What the noise is actually telling you
Electric standing desks are deceptively simple machines: a small DC motor inside each leg spins a threaded spindle, the spindle pushes a telescoping column up or down, and a controller box keeps both legs in sync. When something inside that loop goes wrong, the desk speaks in three dialects.
- Grinding — metal-on-metal or metal-on-plastic friction. Almost always dry lubrication, a misaligned spindle, or a worn nylon gear sleeve.
- Clicking — rhythmic, once per spindle rotation. Usually a chipped gear tooth, a loose washer rattling against the housing, or a relay chattering inside the control box.
- High-pitched whine — electrical, not mechanical. Comes from the motor brushes wearing thin or from PWM noise in a cheap controller.
Identify which dialect you're hearing before you open anything. Lift the desk one inch and listen with your ear near each leg, then near the controller box under the desktop. Whichever component is loudest is the one you fix.

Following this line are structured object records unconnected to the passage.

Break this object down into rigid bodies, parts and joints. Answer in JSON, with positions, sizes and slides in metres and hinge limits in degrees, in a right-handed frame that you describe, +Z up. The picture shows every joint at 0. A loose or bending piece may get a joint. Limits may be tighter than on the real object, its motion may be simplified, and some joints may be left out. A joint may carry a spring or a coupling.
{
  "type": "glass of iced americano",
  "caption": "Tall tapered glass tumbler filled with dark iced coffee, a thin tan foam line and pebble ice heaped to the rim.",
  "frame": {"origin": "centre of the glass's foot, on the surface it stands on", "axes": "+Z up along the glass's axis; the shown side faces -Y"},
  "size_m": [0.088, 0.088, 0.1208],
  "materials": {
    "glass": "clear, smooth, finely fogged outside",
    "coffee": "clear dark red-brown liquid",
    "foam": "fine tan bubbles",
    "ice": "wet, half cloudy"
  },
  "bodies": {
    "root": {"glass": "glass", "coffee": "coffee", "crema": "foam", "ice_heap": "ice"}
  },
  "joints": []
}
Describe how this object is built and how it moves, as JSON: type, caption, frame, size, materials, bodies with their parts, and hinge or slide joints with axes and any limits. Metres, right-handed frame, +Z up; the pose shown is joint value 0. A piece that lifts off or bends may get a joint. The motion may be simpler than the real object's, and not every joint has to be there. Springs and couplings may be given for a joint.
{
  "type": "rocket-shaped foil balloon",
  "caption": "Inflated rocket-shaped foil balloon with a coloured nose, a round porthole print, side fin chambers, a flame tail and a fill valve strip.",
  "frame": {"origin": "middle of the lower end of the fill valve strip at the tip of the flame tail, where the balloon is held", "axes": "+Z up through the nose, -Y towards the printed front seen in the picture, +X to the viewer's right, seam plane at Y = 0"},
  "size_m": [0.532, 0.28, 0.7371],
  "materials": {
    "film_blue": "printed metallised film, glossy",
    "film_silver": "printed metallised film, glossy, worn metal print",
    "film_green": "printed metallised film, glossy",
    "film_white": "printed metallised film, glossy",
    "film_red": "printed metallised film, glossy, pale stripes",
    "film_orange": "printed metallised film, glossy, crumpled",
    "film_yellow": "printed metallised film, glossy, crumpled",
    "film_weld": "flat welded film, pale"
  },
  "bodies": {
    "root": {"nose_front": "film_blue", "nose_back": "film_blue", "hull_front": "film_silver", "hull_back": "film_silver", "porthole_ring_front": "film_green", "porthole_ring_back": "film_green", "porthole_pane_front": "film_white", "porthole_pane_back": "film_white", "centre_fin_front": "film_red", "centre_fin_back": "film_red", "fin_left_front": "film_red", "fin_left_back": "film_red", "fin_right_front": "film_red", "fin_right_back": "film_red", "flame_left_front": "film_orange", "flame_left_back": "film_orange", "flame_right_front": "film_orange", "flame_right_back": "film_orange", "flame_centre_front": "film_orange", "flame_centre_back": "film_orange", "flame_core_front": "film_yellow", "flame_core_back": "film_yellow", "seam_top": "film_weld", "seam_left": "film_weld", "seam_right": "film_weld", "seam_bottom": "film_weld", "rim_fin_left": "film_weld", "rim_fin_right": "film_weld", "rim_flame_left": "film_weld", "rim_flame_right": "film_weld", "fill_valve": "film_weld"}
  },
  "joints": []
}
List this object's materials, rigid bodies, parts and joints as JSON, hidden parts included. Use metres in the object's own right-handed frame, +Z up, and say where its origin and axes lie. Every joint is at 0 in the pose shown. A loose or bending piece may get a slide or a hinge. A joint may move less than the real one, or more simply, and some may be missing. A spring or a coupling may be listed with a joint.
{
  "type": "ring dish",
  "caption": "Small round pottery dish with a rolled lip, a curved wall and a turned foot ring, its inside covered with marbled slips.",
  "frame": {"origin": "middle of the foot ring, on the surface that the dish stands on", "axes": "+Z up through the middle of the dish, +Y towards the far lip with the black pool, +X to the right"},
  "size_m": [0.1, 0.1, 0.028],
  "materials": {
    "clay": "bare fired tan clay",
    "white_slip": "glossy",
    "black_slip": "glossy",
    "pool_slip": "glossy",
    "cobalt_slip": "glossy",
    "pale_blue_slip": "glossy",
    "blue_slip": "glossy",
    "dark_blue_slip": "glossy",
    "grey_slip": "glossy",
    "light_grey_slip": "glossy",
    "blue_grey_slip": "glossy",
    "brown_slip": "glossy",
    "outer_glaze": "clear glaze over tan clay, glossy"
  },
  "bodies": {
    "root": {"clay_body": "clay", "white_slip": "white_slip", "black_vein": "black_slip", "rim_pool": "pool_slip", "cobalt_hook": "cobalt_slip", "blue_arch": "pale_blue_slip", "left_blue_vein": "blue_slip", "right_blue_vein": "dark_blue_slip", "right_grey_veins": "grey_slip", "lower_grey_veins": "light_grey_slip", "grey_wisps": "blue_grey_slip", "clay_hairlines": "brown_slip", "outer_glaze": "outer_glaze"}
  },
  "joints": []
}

Step-by-step noisy standing desk motor grinding fix
Work through these in order. Most desks are silenced by step 3.
1. Run a factory reset and re-calibrate
Roughly a third of "grinding" reports are actually a leg desync — one column is half an inch ahead of the other and the motors are fighting each other through the crossbar. Lower the desk to its absolute minimum, then press and hold the down button for ten to fifteen seconds until the desk dips, bounces, and beeps. That's the calibration cycle. Raise and lower it once and listen again. If the grinding is gone, you didn't have a hardware problem — you had a software one.
2. Tighten every column and crossbar bolt
Vibration loosens hex bolts over months of cycling. Flip the desk on its side (clear the desktop first) and run an Allen key over every bolt on the legs, feet, and crossbar. A loose crossbar will transmit motor vibration into the desktop like a tuning fork, amplifying a quiet hum into a loud grind. Re-tighten in a star pattern, not all the way around in sequence.
3. Lubricate the spindle and gear sleeve
This is the single highest-yield repair. Most lift columns hide a brass or nylon nut that travels up a threaded steel spindle. Factory grease dries out in eighteen to thirty months. Lower the desk fully, remove the plastic cap at the top of each leg, and apply a pea-sized dab of white lithium grease or PTFE-based gear lubricant to the exposed threads. Do not use WD-40 — it's a solvent, not a lubricant, and it will strip what little grease remains. Cycle the desk through its full range three times to work the lube in.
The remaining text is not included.